Bilal: 1st Born Second

Bilal: 1st Born Second

It's 2001, but for the artists in what has been serviceably dubbed the neo-soul movement, it might as well be 1971, when Marvin Gaye, Sly Stone, Stevie Wonder, Gamble and Huff, and others regularly stretched the boundaries of the soul form. Not that today's players are throwbacks; the sound does not remain the same. But ever since the debut albums by D'Angelo and Erykah Badu, an entire school of musicians has awakened to the idea that the best approach to tired R&B formulas might be to reject them and look elsewhere for inspiration. With his impressive debut 1st Born Second, Bilal announces his intentions to do the same. Ending with the unnecessary tag, "This is another Dr. Dre production" (as if anyone could mistake the source), the cautionary first single "Fast Lane" captures Bilal at his best. With a smooth, flexible voice and a muscular sound, he proves he's comfortable with contemporary hip-hop without seeming beholden to trends.
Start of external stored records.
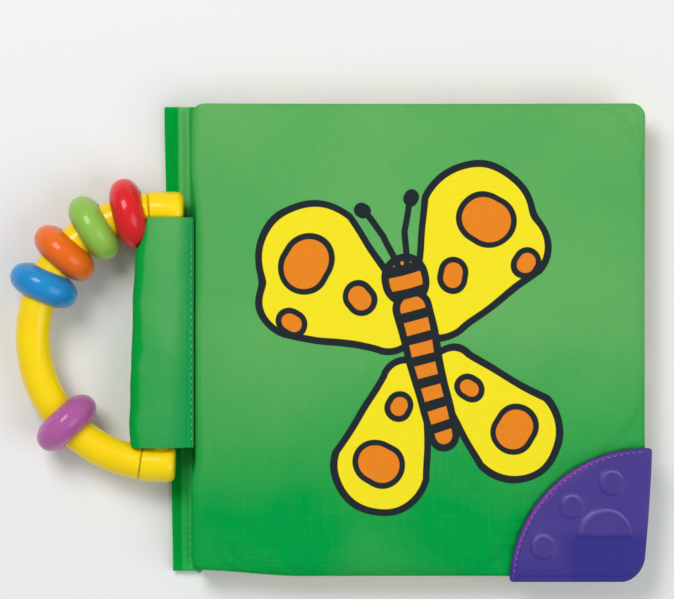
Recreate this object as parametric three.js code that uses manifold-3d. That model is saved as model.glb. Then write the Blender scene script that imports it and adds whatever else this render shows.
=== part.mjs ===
// Soft cloth crinkle book with a beaded teething ring held in a sleeve on its spine.
// It lies on its back cover: X runs from spine to fore edge, Y from foot to head, Z is up.
// Lengths are in millimetres, and the origin is the middle of the back cover's underside.

import * as THREE from 'three';
import { mergeVertices } from 'three/addons/utils/BufferGeometryUtils.js';
import Module from 'manifold-3d';

const wasm = await Module();
wasm.setup();

// Covers and pages
const coverWidth = 166;
const coverHeight = 174;
const pageInset = 1.5;
const frontThickness = 5;
const pageThickness = 3.6;
const backThickness = 4.6;
const clothThickness = 0.8;
const seatGap = 0.3;
const cornerRadius = 5;
const sidePull = 0.8;
const frontCrown = 0.8;
const edgeReach = 14;
const edgeLines = [0, 1.5, 9.5];
const fillInset = 12;
const fillFromLip = 30;
const filmThickness = 0.15;
const filmBand = 0.4;
const filmPleats = 14;

// Spine cloth and binding tape
const spineThickness = 2;
const spineLeft = -0.2;
const spineFoot = 0.3;
const spineShortfall = 0.6;
const spineEndInset = 0.5;
const tapeFloor = 0.6;
const tapeThickness = 3;
const tapeWidthHead = 12.2;
const tapeWidthFoot = 8.9;

// Moulded teething corner
const teetherRadius = 51.4;
const teetherOverhangX = 2.4;
const teetherOverhangY = 2.7;
const teetherX = coverWidth + teetherOverhangX;
const teetherY = -coverHeight / 2 - teetherOverhangY;
const teetherSlant = 2.4;
const teetherCorner = 9.2;
const teetherThickness = 5.5;
const teetherEdge = 0.5;
const lipWidth = 6;
const lipMargin = 5;
const fieldInset = 2.2;
const fieldHeight = 0.5;
const fieldEdge = 0.25;
const bumpHeight = 0.9;
const bumpEdge = 0.5;
// Each round bump as left of the corner, above the corner and radius
const roundBumps = [
  [14.8, 37, 4.8],
  [29.6, 28.3, 4.6],
  [40.3, 13.4, 4.8],
];
const halfBump = { left: 17.3, above: 17.8, radius: 10 };

// Teething ring and beads
const ringRadius = 47.2;
const ringTubeRadius = 6.4;
const ringBarRadius = 4.5;
const ringBarOffset = 1;
const ringTilt = THREE.MathUtils.degToRad(-1.9);
const barToSpine = 12.9;
const ringAboveMiddle = 1;
const capRadius = 6.8;
const capRun = 5.3;
const capReach = 7.2;
const capFillet = 2.6;
const spigotRadius = 3.6;
const spigotLength = 5.6;
const beadRadius = 13.1;
const beadHalfThickness = 6.8;
const beadFullness = 2.3;
const beadBoreRadius = 7;
const beads = [
  { name: 'bead_red', turn: 15.9, colour: 0xe0222a },
  { name: 'bead_green', turn: 33.3, colour: 0x7fc05a },
  { name: 'bead_orange', turn: 50.7, colour: 0xf0651e },
  { name: 'bead_blue', turn: 68.1, colour: 0x2a80c8 },
  { name: 'bead_purple', turn: 134.6, colour: 0xa84fa8 },
];

// Cloth sleeve round the ring's bar
const sleeveCloth = 0.9;
const sleeveLeft = 11;
const sleeveTop = 7.6;
const sleeveBack = 11;
const barClearance = 0.4;
const sleeveEndGap = 1.5;
const sleeveShoulder = 3.5;
const sleeveTaper = 11;
const sleeveStepBias = 1.6;
const sleeveSteps = 9;

// Levels worked out from the sizes above
const leafStart = spineLeft + spineThickness + seatGap;
const backSeam = backThickness / 2;
const page2Seam = backThickness + seatGap + pageThickness / 2;
const page1Seam = page2Seam + pageThickness + seatGap;
const frontSeam = page1Seam + pageThickness / 2 + seatGap + frontThickness / 2;
const ringPlane = beadRadius;
const cutOverrun = 2;

const cloth = { green: 0x5cb35f, deepGreen: 0x2fa35a, lime: 0xa9cf55, yellow: 0xf7d437 };

function toSolid(geometry) {
  const bare = geometry.clone();
  bare.deleteAttribute('normal');
  bare.deleteAttribute('uv');
  const merged = mergeVertices(bare);
  return new wasm.Manifold(new wasm.Mesh({
    numProp: 3,
    vertProperties: new Float32Array(merged.attributes.position.array),
    triVerts: new Uint32Array(merged.index.array),
  }));
}

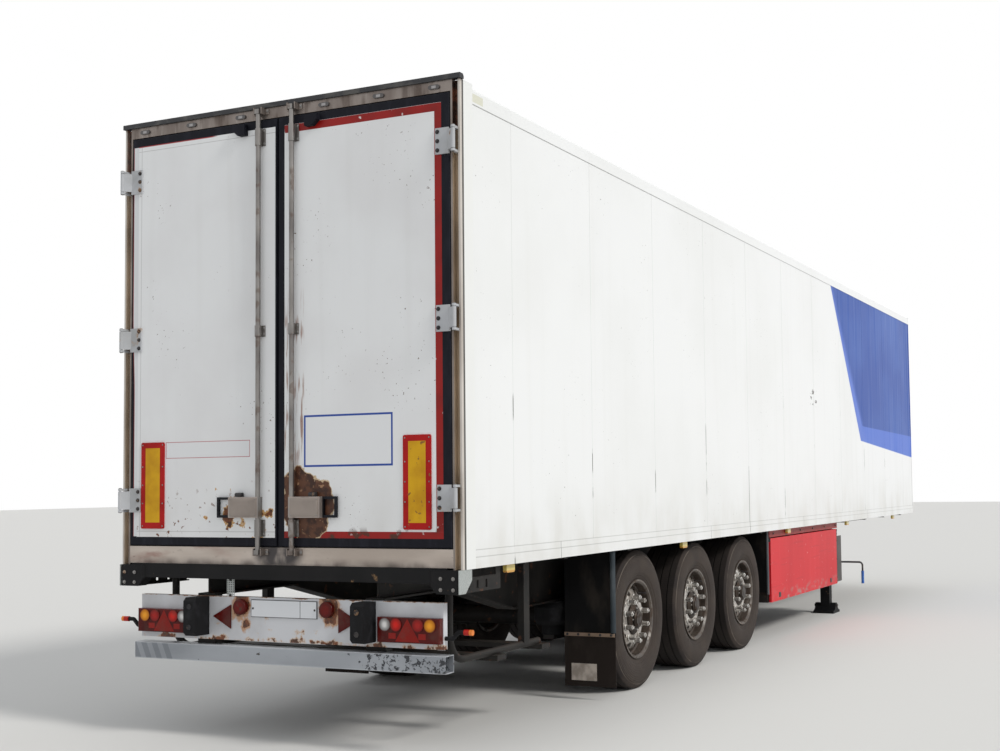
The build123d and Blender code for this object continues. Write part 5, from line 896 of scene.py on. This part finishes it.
show(wheel_steel, wheel_colour, gloss, brown, depth=0.0012, strength=0.5)
polish = reckon("MULTIPLY_ADD", rise(radius, 0.24, 0.23), 0.6, 0.1)
feed(wheel_steel, polish, "Metallic")
nut_steel = paint("nut_steel", Metallic=0.8, Roughness=0.34)
point, x, y, z = spot(nut_steel)
tarnish = mottle(point, 30.0, 0.42, 0.62, detail=6.0)
nut_colour = over("d9d7d3", tarnish, "99938d")
show(nut_steel, nut_colour, spread(tarnish, 0.26, 0.55), tarnish, depth=0.0006)
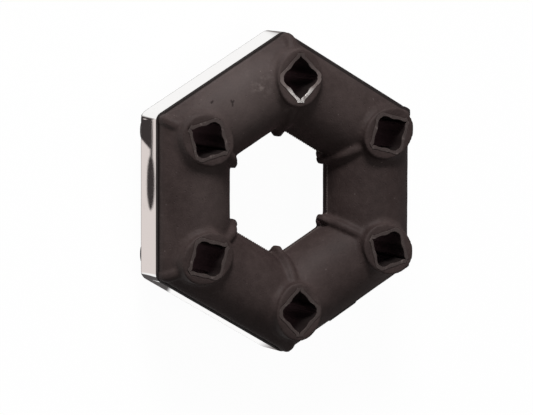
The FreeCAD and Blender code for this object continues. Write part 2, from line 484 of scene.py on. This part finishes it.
    def flash_highlight(self, z: Value, apothem: Value) -> Value:
        """Painted highlight on the flash teeth along the middle of the inside walls.

        Args:
            z: height above the back, in millimetres.
            apothem: six-sided distance from the axis.

        Returns:
            1 on the flash.
        """
        band = apothem.ramp(*self.seam_outside) * apothem.ramp(*self.seam_inside)
        return band * (z - MIDDLE_MM).absolute().ramp(*self.seam_height)

    def bloomed(self, shader: Shader, vector: Any, x: Value, y: Value, z: Value) -> Value:
        """The patch of bloom on the front face.

        Args:
            shader: the rubber's material.
            vector: place, in metres.
            x: place across, in millimetres.
            y: place upwards, in millimetres.
            z: height above the back, in millimetres.

        Returns:
            1 where the bloom is full.
        """
        patch = self.near(x, y, self.bloom_centre, self.bloom_radius)
        patch = patch * shader.noise(vector, self.bloom).ramp(*self.bloom_edge)
        return patch * z.ramp(*self.bloom_height)

    def build(self) -> bpy.types.Material:
        """Makes the material.

        Returns:
            The rubber.
        """
        shader = Shader(bpy.data.materials.new("moulded_rubber"))
        vector, x, y, z = shader.place()
        clouds = shader.noise(vector, self.clouds)
        mottle = shader.noise(vector, self.mottle)
        grain = shader.noise(vector, self.grain)
        pores = shader.cells(vector, self.pore_mm).ramp(*self.pore_edge)
        tone = clouds.ramp(*self.cloud_light) * self.cloud_share
        tone = tone + mottle.ramp(*self.mottle_light) * self.mottle_share
        tone = tone + grain.ramp(*self.grain_light) * self.grain_share
        colour = shader.mixed(tone.clamped(), self.dark, self.light)
        dusty = shader.noise(vector, self.dusting).ramp(*self.dusting_edge)
        dusty = dusty * clouds.ramp(*self.dusting_clouds)
        specks = shader.cells(vector, self.speck_mm).ramp(*self.speck_edge)
        specks = specks * mottle.ramp(*self.speck_mottle)
        bloom = self.bloomed(shader, vector, x, y, z)
        apothem = six_sided(x, y)
        # Dust, specks and bloom, with the painted flash highlight and the painted light patches.
        dust_and_painted_light = dusty * self.dusting_share + specks * self.speck_share
        dust_and_painted_light = dust_and_painted_light + bloom * self.bloom_share
        dust_and_painted_light = dust_and_painted_light + self.flash_highlight(z, apothem) * self.flash_highlight_share + self.painted_light(x, y)
        colour = shader.mixed(dust_and_painted_light.clamped(), colour, self.dust_and_light_colour)
        nicks = self.all_nicks(x, y, z)
        # Painted shade on the outer walls and inside the cuts.
        painted_shade = self.shaded(x, y, z, apothem).highest(nicks * self.nick_shade_share)
        height = grain * self.grain_relief + mottle * self.mottle_relief
        height = height - pores * self.pore_relief - nicks
        roughness = self.roughness + mottle * self.mottle_roughness
        roughness = roughness + dusty * self.dusting_roughness + painted_shade * self.painted_shade_roughness
        return shader.surface(
            Base_Color=shader.mixed(painted_shade * self.painted_shade_share, colour, self.shadow),
            Roughness=roughness.clamped(),
            IOR=self.refraction,
            Specular_IOR_Level=self.specular,
            Normal=shader.bump(height, self.relief_mm),
        )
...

Enlisting big-name producers (Dre, Soulquarians) and the occasional hip-hop performer (as on the Mos Def and Common-assisted "Reminisce"), Bilal lets the sound dominate his debut's unimpeachable first half, applying it to subjects as diverse as everyday struggles (on the rapid-fire "All That I Am") and unworthy women ("Sally," another Dre production). On 1st Born's second half, Bilal expands his scope to everything from reggae ("Home") to scat ("Love Poems"). Aware of the grand tradition he wants to join, Bilal sounds determined to pay tribute to every corner of it. The overreaching inevitably hurts the disc's consistency in spots, but it's easy to admire Bilal's ambition, and when it works, it works well. He can't quite do it all, but he does what he can as well as anyone out there, making 1st Born Second sound like the first highlight in a compelling career.